Only one portion of the data is to be written out: from the line bearing "bpy.context.scene.collection.objects.link(centre)" through the line bearing "cad_parts[node].hide_render = cad_parts[node].hide_viewport". Write it exactly as it appears.

************

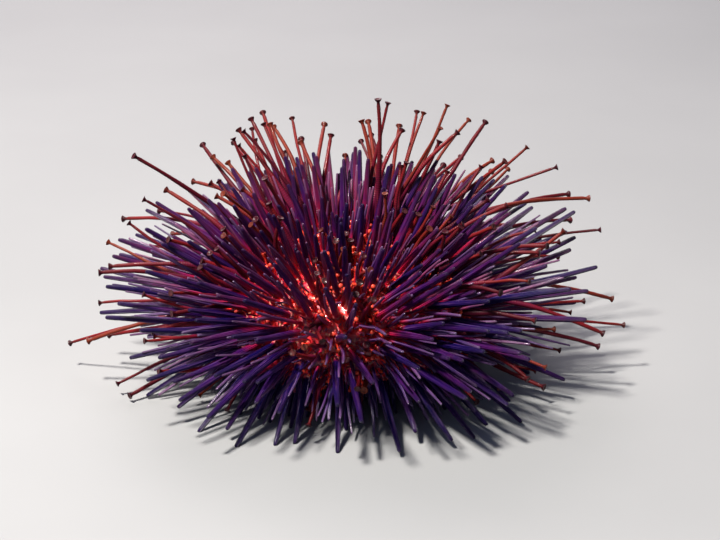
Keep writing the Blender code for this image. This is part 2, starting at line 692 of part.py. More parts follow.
def rest_on_origin():
    """Moves every piece so that the whole box is centred over the origin."""
    parts = [item for item in bpy.context.scene.objects if item.type == "MESH"]
    corners = [vertex.co for item in parts for vertex in item.data.vertices]
    low = Vector([min(co[axis] for co in corners) for axis in range(3)])
    high = Vector([max(co[axis] for co in corners) for axis in range(3)])
    centre = bpy.data.objects.new("sea_urchin", None)
    bpy.context.scene.collection.objects.link(centre)
    centre.location = (-(low.x + high.x) / 2, -(low.y + high.y) / 2, 0.0)
    for item in parts:
        item.parent = centre


def main():
    for item in list(bpy.data.objects):
        bpy.data.objects.remove(item, do_unlink=True)
    apical_disc()
    peristome()
    sectors()
    rest_on_origin()


main()
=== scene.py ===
import json
import math

import bpy
import numpy as np
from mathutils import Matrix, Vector

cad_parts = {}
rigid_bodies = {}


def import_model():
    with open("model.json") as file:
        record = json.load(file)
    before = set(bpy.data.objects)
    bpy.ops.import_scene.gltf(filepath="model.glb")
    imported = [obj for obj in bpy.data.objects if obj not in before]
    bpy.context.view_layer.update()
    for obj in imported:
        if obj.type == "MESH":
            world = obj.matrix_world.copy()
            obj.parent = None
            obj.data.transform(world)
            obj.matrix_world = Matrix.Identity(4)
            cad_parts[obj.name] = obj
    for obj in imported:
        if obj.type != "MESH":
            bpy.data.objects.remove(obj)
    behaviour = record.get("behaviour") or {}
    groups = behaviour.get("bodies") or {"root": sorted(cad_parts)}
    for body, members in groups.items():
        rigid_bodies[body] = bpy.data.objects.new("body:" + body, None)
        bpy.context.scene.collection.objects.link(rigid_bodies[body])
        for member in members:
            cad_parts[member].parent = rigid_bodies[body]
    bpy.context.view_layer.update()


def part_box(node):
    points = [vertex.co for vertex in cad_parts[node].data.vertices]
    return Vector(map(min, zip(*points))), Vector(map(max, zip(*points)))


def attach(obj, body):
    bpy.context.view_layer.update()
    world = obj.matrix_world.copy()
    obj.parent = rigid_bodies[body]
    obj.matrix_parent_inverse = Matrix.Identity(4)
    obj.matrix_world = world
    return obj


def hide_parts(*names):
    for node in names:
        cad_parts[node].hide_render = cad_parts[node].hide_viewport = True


# Purple sea urchin, life size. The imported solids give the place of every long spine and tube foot;
# this script gives the finer forms round them and all the finishes. Metres, +Z up, mouth down.

for item in list(bpy.data.objects):
    bpy.data.objects.remove(item, do_unlink=True)
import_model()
mm = 0.001
fullTurn = 2.0 * math.pi
upward = np.array([0.0, 0.0, 1.0])
leastSquare = 1e-18    # both keep a division from meeting zero
leastLength = 1e-9

mouthLow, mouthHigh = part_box("peristome")
axisPoint = np.array([(mouthLow.x + mouthHigh.x) / 2, (mouthLow.y + mouthHigh.y) / 2, 0.0])
sectorCount = 5
narrowNodes = [f"ambulacrum_{i + 1}" for i in range(sectorCount)]
wideNodes = [f"interambulacrum_{i + 1}" for i in range(sectorCount)]
narrowAngle = math.radians(26.0)
wideAngle = math.radians(360.0 / sectorCount) - narrowAngle
firstNarrow = math.radians(54.0)

# the test's outline, as in the solids
test = {
    "radius": 25.0 * mm,
    "ambitus": 15.0 * mm,
    "crownRise": 13.5 * mm,
    "baseDrop": 9.5 * mm,
    "crownPower": 2.25,
    "basePower": 2.7,
    "curvePoints": 1441,
    "normalStep": 0.4 * mm,
    "discRadius": 4.2 * mm,
    "membraneRadius": 9.0 * mm,
    "fanHeight": 12.0 * mm,
    "normalShare": 0.5,
    "lowNormalShare": 0.8,
    "underside": -0.8,
}


# Half outline from apex to mouth: a squared ellipse, radius * sin(t)^(2/power), height * cos(t)^(2/power).
def testCurve():
    turn = np.linspace(0.0, math.pi, test["curvePoints"])
    crown = turn <= math.pi / 2
    power = np.where(crown, test["crownPower"], test["basePower"])
    rise = np.where(crown, test["crownRise"], test["baseDrop"])
    radius = test["radius"] * np.abs(np.sin(turn)) ** (2.0 / power)
    height = test["ambitus"] + rise * np.sign(np.cos(turn)) * np.abs(np.cos(turn)) ** (2.0 / power)
    step = np.hypot(np.diff(radius), np.diff(height))
    return radius, height, np.concatenate([[0.0], np.cumsum(step)])


curveRadius, curveHeight, curveAlong = testCurve()


# Length along the outline where it has this radius, above or below the widest circle.
def alongAtRadius(radius, below):
    half = len(curveRadius) // 2
    if below:
        return float(np.interp(-radius, -curveRadius[half:], curveAlong[half:]))
    return float(np.interp(radius, curveRadius[:half], curveAlong[:half]))


crownEdge = alongAtRadius(test["discRadius"], False)
mouthEdge = alongAtRadius(test["membraneRadius"], True)
wholeAlong = curveAlong[-1]


# Radius and height of the outline at this length along it from the apex.
def outlinePoint(along):
    return np.interp(along, curveAlong, curveRadius), np.interp(along, curveAlong, curveHeight)


# Outward direction of the outline: its slope over a short step, turned a quarter.
def outlineNormal(along):
    r0, z0 = outlinePoint(along - test["normalStep"])
    r1, z1 = outlinePoint(along + test["normalStep"])
    length = np.hypot(r1 - r0, z1 - z0)
    return -(z1 - z0) / length, (r1 - r0) / length


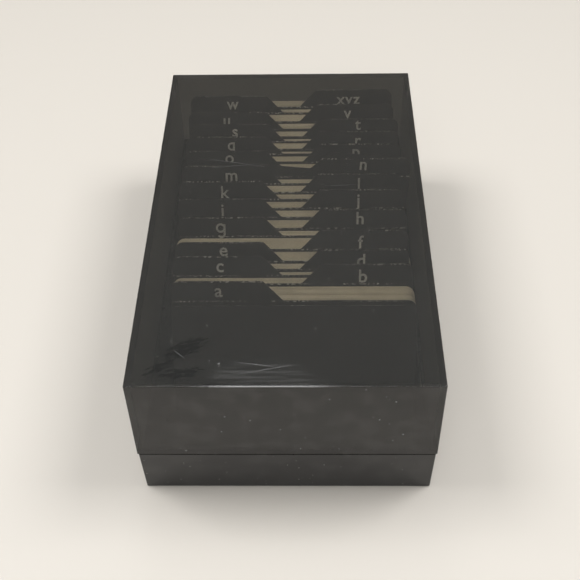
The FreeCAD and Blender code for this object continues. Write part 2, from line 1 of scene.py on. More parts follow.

************

# [Complete answer]
    bpy.context.scene.collection.objects.link(centre)
    centre.location = (-(low.x + high.x) / 2, -(low.y + high.y) / 2, 0.0)
    for item in parts:
        item.parent = centre


def main():
    for item in list(bpy.data.objects):
        bpy.data.objects.remove(item, do_unlink=True)
    apical_disc()
    peristome()
    sectors()
    rest_on_origin()


main()
=== scene.py ===
import json
import math

import bpy
import numpy as np
from mathutils import Matrix, Vector

cad_parts = {}
rigid_bodies = {}


def import_model():
    with open("model.json") as file:
        record = json.load(file)
    before = set(bpy.data.objects)
    bpy.ops.import_scene.gltf(filepath="model.glb")
    imported = [obj for obj in bpy.data.objects if obj not in before]
    bpy.context.view_layer.update()
    for obj in imported:
        if obj.type == "MESH":
            world = obj.matrix_world.copy()
            obj.parent = None
            obj.data.transform(world)
            obj.matrix_world = Matrix.Identity(4)
            cad_parts[obj.name] = obj
    for obj in imported:
        if obj.type != "MESH":
            bpy.data.objects.remove(obj)
    behaviour = record.get("behaviour") or {}
    groups = behaviour.get("bodies") or {"root": sorted(cad_parts)}
    for body, members in groups.items():
        rigid_bodies[body] = bpy.data.objects.new("body:" + body, None)
        bpy.context.scene.collection.objects.link(rigid_bodies[body])
        for member in members:
            cad_parts[member].parent = rigid_bodies[body]
    bpy.context.view_layer.update()


def part_box(node):
    points = [vertex.co for vertex in cad_parts[node].data.vertices]
    return Vector(map(min, zip(*points))), Vector(map(max, zip(*points)))


def attach(obj, body):
    bpy.context.view_layer.update()
    world = obj.matrix_world.copy()
    obj.parent = rigid_bodies[body]
    obj.matrix_parent_inverse = Matrix.Identity(4)
    obj.matrix_world = world
    return obj


def hide_parts(*names):
    for node in names:
        cad_parts[node].hide_render = cad_parts[node].hide_viewport = True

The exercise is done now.